Trotz aller Liebe zur historischen Technik sollte eine Rathausuhr heute die korrekte Zeit anzeigen. Dafür ist die moderne Technik verantwortlich, die im Uhrengestell versteckt wurde. Die Gewichte werden von elektrischen Motoren aufgezogen. Wann sie in Aktion treten, legen Sensoren fest. Die Sensoren lassen sich durch den roten Lichtschein, der auf die Umlenkrollen der Gewichte gerichtet ist, erahnen. Auch die Antriebsketten, die zu den Walzen führen, sind zu sehen. Zu Demonstrationszwecken können die Gewichte aber noch immer mit der Handkurbel aufgezogen werden. Die Gewichte sind keine mit Schutt gefüllten Kübel mehr, sondern wieder aus Sandstein. Die Steine haben Hohlräume, die mit Bleistücken gefüllt wurden. Dadurch konnten die Gewichte exakt abgestimmt werden.
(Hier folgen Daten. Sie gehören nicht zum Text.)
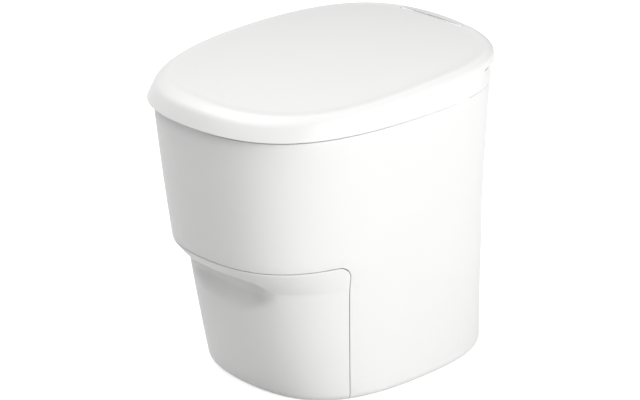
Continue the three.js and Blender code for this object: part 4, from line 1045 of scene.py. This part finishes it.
class TOILET_OT_liner(bpy.types.Operator):
    """Film liner that hangs in the bowl in soft pleats, and the folded film in the cassette"""

    bl_idname = "toilet.liner"
    bl_label = "Film liner"

    def drawn_in(self, outline, amount):
        """An outline whose points lie nearer to its middle by an amount, one for each or for all."""
        away = outline - outline.mean(axis=0)
        reach = np.linalg.norm(away, axis=1, keepdims=True) + 1e-9
        return outline - away / reach * np.minimum(np.reshape(amount, (-1, 1)), reach * 0.5)

    def hanging(self, shape):
        """The film from the cassette's lip down to the jaws, its pleats deepest half way."""
        count, thick, pleat = 320, 0.0006, 0.0052
        lip, throat = shape.cassette_top - 0.0036, shape.bowl_top
        rows = [
            (lip, SEAT_HOLE.inset(-0.0032)),
            (lip, SEAT_HOLE),
            (lip - 0.0005, SEAT_HOLE.inset(0.0011)),
            (throat, SEAT_HOLE.inset(0.0062)),
            (WAIST_HEIGHT, FILM_WAIST),
            (0.262, FILM_THROAT),
            (FILM_BOTTOM, FILM_PINCH),
        ]
        outside = []
        around = np.linspace(0, 2 * math.pi, count, endpoint=False)
        for (z0, plan0), (z1, plan1) in zip(rows, rows[1:]):
            for t in np.linspace(0, 1, 2 if z0 > throat + 0.001 else 14, endpoint=False):
                z = z0 + (z1 - z0) * t
                here = plan0.outline(count) * (1 - t) + plan1.outline(count) * t
                depth = max(0.0, (lip - z) / (lip - FILM_BOTTOM))
                folds = np.sin(around * 23 + 1.3 * np.sin(3 * around) + 6 * depth) * 0.6
                folds = folds + np.sin(around * 37 + 2.1 * np.sin(2 * around) - 5 * depth) * 0.4
                swell = math.sin(math.pi * min(1.0, depth * 1.05) ** 0.8)
                outside.append(at_height(self.drawn_in(here, pleat * swell * (0.5 + 0.5 * folds)), z))
        outside.append(at_height(FILM_PINCH.outline(count), FILM_BOTTOM))
        inside = [at_height(self.drawn_in(points[:, :2], thick), points[0, 2] + thick) for points in outside]
        return lofted("hanging_film", [*reversed(outside), *inside])

    def folded(self, shape):
        """The stock of film round the cassette's hole, folded like a bellows."""
        low, high = shape.cassette_bottom + 0.0019, shape.cassette_top - CLEARANCE
        folds, steps = 9, 6
        outer, inner = [], []
        for step in range(folds * steps + 1):
            z = low + (high - low) * step / (folds * steps)
            wave = 0.0019 * (0.5 - 0.5 * math.cos(2 * math.pi * step / steps))
            outer.append(ring(shape.cassette_plan.inset(0.0026 + wave), z))
            inner.append(ring(SEAT_HOLE.inset(-0.0066 - wave), z))
        return lofted("folded_film", [*outer, *reversed(inner)], "tube")

    def execute(self, context):
        shape = Shape(context.scene.toilet_sizes)
        finish_piece(self.hanging(shape), "housing", "film", "film_liner", angle=80)
        finish_piece(self.folded(shape), "housing", "film", "film_pack", angle=80)
        return {"FINISHED"}


class TOILET_OT_cassette(bpy.types.Operator):
    """Frame under the seat with the well for the film cassette, and the cassette's tray and cover"""

    bl_idname = "toilet.cassette"
    bl_label = "Frame and cassette"

    def execute(self, context):
        shape = Shape(context.scene.toilet_sizes)
        s = shape.s
        plan, top, under = shape.cassette_plan, shape.frame_top, shape.frame_top - FRAME_HEIGHT
        edge = shape.body_plan(shape.ledge).inset(s.wall + 0.0006)
        well, floor = plan.inset(-CLEARANCE), shape.well_floor
        rings = rounded(
            (edge, under, 0),
            (edge, top, 0.0012),
            (well, top, 0.0014),
            (well, floor, 0.0008),
            (well.inset(0.008), floor, 0.0006),
            (well.inset(0.008), floor - WELL_FLANGE, 0.0006),
            (well.inset(-0.003), floor - WELL_FLANGE, 0.0012),
            (well.inset(-0.003), under, 0),
        )
        finish_piece(lofted("frame_moulding", rings, "tube"), "housing", "white_plastic", "top_frame")

        low, high, wall = shape.cassette_bottom, shape.cassette_top, CASSETTE_WALL
        rings = rounded(
            (SEAT_HOLE, low, 0),
            (plan, low, 0.0012),
            (plan, high, 0.0005),
            (plan.inset(wall), high, 0.0005),
            (plan.inset(wall), low + wall, 0.0006),
            (SEAT_HOLE.inset(-wall), low + wall, 0.0006),
            (SEAT_HOLE.inset(-wall), high - 0.004, 0.0006),
            (SEAT_HOLE, high - 0.004, 0),
        )
        finish_piece(lofted("cassette_tray", rings, "tube"), "housing", "seat_plastic", "cassette_body")

        low, high = high + CLEARANCE, high + CLEARANCE + COVER_HEIGHT
        rings = rounded(
            (plan.inset(0.012), low, 0),
            (plan, low, 0.0003),
            (plan, high, 0.0008),
            (plan.inset(0.012), high, 0),
            (SEAT_HOLE.inset(-0.004), high, 0.0009),
            (SEAT_HOLE.inset(-0.004), low, 0.0003),
        )
        cover = lofted("cassette_cover_moulding", rings, "tube")
        finish_piece(cover, "housing", "grey_plastic", "cassette_cover")
        return {"FINISHED"}


class TOILET_OT_bin(bpy.types.Operator):
    """Waste bin with a rolled rim, and the smooth bowl over the jaws"""

    bl_idname = "toilet.bin"
    bl_label = "Bin and bowl"

    def execute(self, context):
        shape = Shape(context.scene.toilet_sizes)
        low, top = BIN_BOTTOM, BIN_BOTTOM + BIN_HEIGHT
        foot, rim = BIN_PLAN.inset(0.009), BIN_PLAN.inset(-0.005)
        inner = foot.inset(BIN_WALL)
        rings = rounded(
            (foot.scaled(0.5), low, 0),
            (foot, low, 0.006),
            (BIN_PLAN, top - BIN_WALL, 0.0008),
            (rim, top - BIN_WALL, 0.0006),
            (rim, top, 0.0009),
            (BIN_PLAN.inset(BIN_WALL), top, 0.0012),
            (inner, low + BIN_WALL, 0.006),
            (inner.scaled(0.5), low + BIN_WALL, 0),
        )
        finish_piece(lofted("bin_moulding", rings), "drawer", "grey_plastic", "waste_bin")

        wall, top, mouth = -0.002, shape.bowl_top, SEAT_HOLE.inset(0.004)
        flange = SEAT_HOLE.inset(-0.025)
        rings = rounded(
            (BOWL_FOOT.inset(wall), BOWL_BOTTOM, 0),
            (BOWL_WAIST.inset(wall), WAIST_HEIGHT, 0.02),
            (mouth.inset(wall), top + wall, 0.004),
            (flange, top + wall, 0.0005),
            (flange, top, 0.0005),
            (mouth, top, 0.004),
            (BOWL_WAIST, WAIST_HEIGHT, 0.02),
            (BOWL_FOOT, BOWL_BOTTOM, 0),
            steps=5,
        )
        finish_piece(lofted("bowl_moulding", rings, "tube"), "housing", "seat_plastic", "bowl_funnel")
        return {"FINISHED"}


class TOILET_OT_button(bpy.types.Operator):
    """Start button with a dished cap, and the power inlet with its pin"""

    bl_idname = "toilet.button"
    bl_label = "Button and inlet"

    def execute(self, context):
        shape = Shape(context.scene.toilet_sizes)
        top, stem = shape.console_top + 0.002, shape.console_low + 0.0095
        profile = [
            (0.0038, stem),
            (0.004, stem + 0.0002),
            (0.004, top - 0.007),
            (0.0098, top - 0.007),
            (0.01, top - 0.0068),
            (0.01, top - 0.0010),
            (0.0097, top - 0.0003),
            (0.0090, top),
            (0.0084, top - 0.00005),
            (0.0060, top - 0.0006),
            (0.0030, top - 0.0009),
            (0.0004, top - 0.0010),
        ]
        finish_piece(turned("button_cap", profile, BUTTON), "button", "grey_plastic", "start_button")

        near, far = (corner.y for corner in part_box("power_inlet"))
        face, socket = near + 0.02, far - 0.014
        profile = [
            (0.0086, near),
            (0.009, near + 0.0005),
            (0.009, face),
            (0.0126, face),
            (0.013, face + 0.0004),
            (0.013, far - 0.0008),
            (0.0122, far),
            (0.0046, far),
            (0.004, far - 0.0006),
            (0.004, socket),
        ]
        inlet = turned("inlet_moulding", profile, INLET, "Y")
        pin = round_bar("inlet_pin", 0.0012, (socket, far - 0.0025), INLET, "Y", 24)
        bevel_where(pin, lambda p: True, 0.0004)
        finish_piece(inlet, "housing", "dark_plastic", "power_inlet")
        finish_piece(pin, "housing", "steel")
        return {"FINISHED"}


class TOILET_OT_frame_finishes(bpy.types.Operator):
    """Gives every carried-over node of the frame the finish of its material slot"""

    bl_idname = "toilet.frame_finishes"
    bl_label = "Frame finishes"

    def execute(self, context):
        finishes = make_finishes(context.scene.toilet_colours)
        slots = {part["node"]: part["material_slot"] for part in frame["record"]["subparts"]}
        for node, obj in frame["nodes"].items():
            slot = slots.get(node)
            if slot is None:
                raise RuntimeError(f"the record gives {node} no material slot")
            obj.data.materials.clear()
            obj.data.materials.append(finishes[slot])
            if node in SOFT_EDGED:
                weld = obj.modifiers.new("Weld", "WELD")
                weld.merge_threshold = 0.00002
                bevel = obj.modifiers.new("Bevel", "BEVEL")
                bevel.width = 0.0005
                bevel.segments = 2
                bevel.limit_method = "ANGLE"
                bevel.angle_limit = math.radians(50)
        return {"FINISHED"}


class TOILET_OT_studio(bpy.types.Operator):
    """White floor, soft lamps and the camera of the photograph"""

    bl_idname = "toilet.studio"
    bl_label = "Studio"

    def floor(self):
        """A pale floor that takes the object's shadow and shows white to the camera."""
        bpy.ops.object.select_all(action="DESELECT")
        bpy.ops.mesh.primitive_plane_add(size=FLOOR_SIZE, location=(0, 0, 0))
        floor = bpy.context.object
        floor.name = "studio_floor"
        finish = new_finish("studio_white")
        seen = finish.node("ShaderNodeLightPath", output="Is Camera Ray")
        for ray in ("Is Glossy Ray", "Is Transmission Ray"):
            path = finish.node("ShaderNodeLightPath", output=ray)
            seen = finish.node("ShaderNodeMath", {"operation": "MAXIMUM"}, {0: seen, 1: path})
        tone = {"Color": (FLOOR_TONE, FLOOR_TONE, FLOOR_TONE, 1.0), "Roughness": 1.0}
        paper = finish.node("ShaderNodeBsdfDiffuse", {}, tone)
        white = {"Color": (1, 1, 1, 1), "Strength": seen * FLOOR_GLOW}
        glow = finish.node("ShaderNodeEmission", {}, white)
        both = finish.node("ShaderNodeAddShader", {}, {0: paper, 1: glow})
        finish.node("ShaderNodeOutputMaterial", {}, {"Surface": both})
        floor.data.materials.append(finish.owner)

    def world(self, scene):
        """A white world, dimmer as a light than as a backdrop."""
        scene.world = bpy.data.worlds.new("studio")
        nodes = NodeTree(scene.world)
        seen = nodes.node("ShaderNodeLightPath", output="Is Camera Ray")
        light, shown = (
            nodes.node("ShaderNodeBackground", {}, {"Color": (1, 1, 1, 1), "Strength": strength})
            for strength in (WORLD_LIGHT, 1.0)
        )
        mix = nodes.node("ShaderNodeMixShader", {}, {0: seen, 1: light, 2: shown})
        nodes.node("ShaderNodeOutputWorld", {}, {"Surface": mix})

    def lamp(self, name, place, size, power):
        bpy.ops.object.light_add(type="AREA", location=place)
        obj = bpy.context.object
        obj.name = name
        obj.data.size = size
        obj.data.energy = power
        obj.rotation_euler = (Vector(STUDIO_MIDDLE) - Vector(place)).to_track_quat("-Z", "Y").to_euler()

    def camera(self, scene):
        level = math.cos(CAMERA_ELEVATION)
        back = Vector((math.sin(CAMERA_AZIMUTH), -math.cos(CAMERA_AZIMUTH), 0)) * level
        back.z = math.sin(CAMERA_ELEVATION)
        bpy.ops.object.camera_add(location=CAMERA_AIM + back * CAMERA_DISTANCE)
        camera = bpy.context.object
        camera.name = "photo_camera"
        camera.rotation_euler = (-back).to_track_quat("-Z", "Y").to_euler()
        camera.data.sensor_width = SENSOR
        camera.data.lens = FOCAL_PIXELS / PHOTO_WIDTH * SENSOR
        camera.data.clip_end = 60.0
        scene.camera = camera

    def execute(self, context):
        self.floor()
        self.world(context.scene)
        for name, (place, size, power) in LAMPS.items():
            self.lamp(name, place, size, power)
        self.camera(context.scene)
        context.scene.view_settings.view_transform = "Standard"
        return {"FINISHED"}


OPERATORS = (
    TOILET_OT_body,
    TOILET_OT_front,
    TOILET_OT_lid,
    TOILET_OT_console,
    TOILET_OT_seat,
    TOILET_OT_buffers,
    TOILET_OT_cassette,
    TOILET_OT_liner,
    TOILET_OT_bin,
    TOILET_OT_button,
    TOILET_OT_frame_finishes,
    TOILET_OT_studio,
)


class TOILET_PT_panel(bpy.types.Panel):
    """Builds the toilet piece by piece"""

    bl_idname = "TOILET_PT_panel"
    bl_label = "Waterless Toilet"
    bl_space_type = "VIEW_3D"
    bl_region_type = "UI"
    bl_category = "Toilet"

    def draw(self, context):
        for operator in OPERATORS:
            self.layout.operator(operator.bl_idname)
        for group in (context.scene.toilet_sizes, context.scene.toilet_colours):
            box = self.layout.box()
            for name in group.__annotations__:
                box.prop(group, name)


CLASSES = (ToiletSizes, ToiletColours, *OPERATORS, TOILET_PT_panel)


def register():
    for made in CLASSES:
        bpy.utils.register_class(made)
    bpy.types.Scene.toilet_sizes = bpy.props.PointerProperty(type=ToiletSizes)
    bpy.types.Scene.toilet_colours = bpy.props.PointerProperty(type=ToiletColours)


def unregister():
    del bpy.types.Scene.toilet_sizes
    del bpy.types.Scene.toilet_colours
    for made in reversed(CLASSES):
        bpy.utils.unregister_class(made)


def main():
    register()
    bpy.ops.toilet.frame_finishes()
    bpy.ops.toilet.body()
    bpy.ops.toilet.front()
    bpy.ops.toilet.lid()
    bpy.ops.toilet.console()
    bpy.ops.toilet.seat()
    bpy.ops.toilet.buffers()
    bpy.ops.toilet.cassette()
    bpy.ops.toilet.liner()
    bpy.ops.toilet.bin()
    bpy.ops.toilet.button()
    bpy.ops.toilet.studio()


if __name__ == "__main__":
    main()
Im Oktober 2003 kam die Neidlinger Rathausuhr aus dem Remstal zurück nach Neidlingen, im Mai 2004 kam sie an ihren heutigen Platz. In ihrer Glasvitrine im Sitzungssaal erinnert sie die Gemeinderäte bei jeder Sitzung daran, was die Stunde geschlagen hat. Und zwar sehr zuverlässig: Über ein Vergleichergetriebe wird die von der Rathausuhr gezeigte Zeit kontinuierlich mit der Referenzzeit einer Funkuhr verglichen und bei einer Abweichung korrigiert. Dadurch liegt die Abweichung bei maximal einer halben Minute, in der Praxis bei nur wenigen Sekunden. Zwischen Sommer- und Winterzeit wird automatisch umgestellt. Sollte das mechanische Werk einmal ausfallen, geht die Uhr durch den elektrischen Korrekturantrieb trotzdem richtig, wenn auch dann im Minutentakt.